This snippet particularly interested me:
    I have attempted to shew you that magnetism and psychology are the two great columns that support the temple of Spiritualism, and I must here add that the great mission of Spiritualism is not alone to convince you of the presence of the blessed dead. I believe that its chief work is to prepare the soul for its spiritual home; to advise us on the true nature of life, inform us of its science, give us an appreciable understanding of the duties that are required of us here, and of the nature of the influences that hinder us in its performance.....I conclude, therefore, this discourse, by charging upon all who are endeavoring to investigate this occult science of soul to start from its basis stones, -- magnetism and psychology. Like physics which forms the base of the column of which metaphysics is the apex, animal magnetism is the base and spiritualism the apex of the column of this great science of the soul.
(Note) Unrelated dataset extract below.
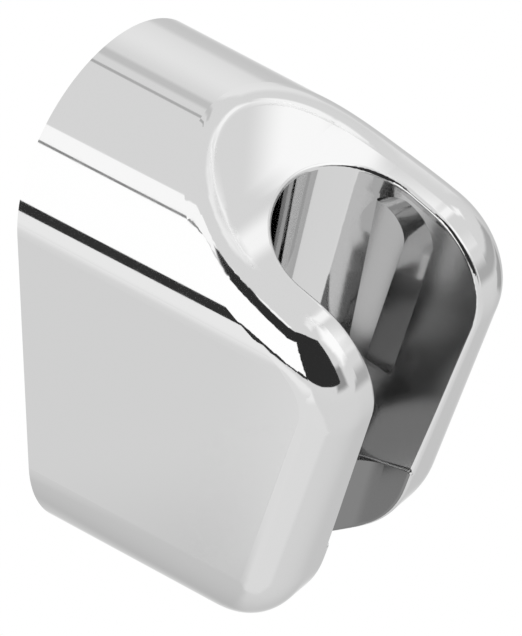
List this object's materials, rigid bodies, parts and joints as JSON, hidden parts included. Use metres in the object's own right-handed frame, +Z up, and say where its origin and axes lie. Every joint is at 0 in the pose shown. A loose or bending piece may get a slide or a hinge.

The Masonic borrowing cannot go unnoticed, but this strikes me as a very early formulation of one of Emma's life-long obsessions: the construction of a rational religion - a faith that was also a science - to replace "churchianity".

And, from 1868, Questions and Impromptu Answers (Series 1) and Questions and Impromptu Answers (Series 2), also from The Spiritual Magazine.

And, from 1871, Impromptu Answers To Questions (which we should probably normalize to Questions and Impromptu Answers (Series 3)) and What Relation Does Spiritualism Bear To Science?, from the same run of The Spiritual Magazine that contained The Scientific Investigation of Spiritualism.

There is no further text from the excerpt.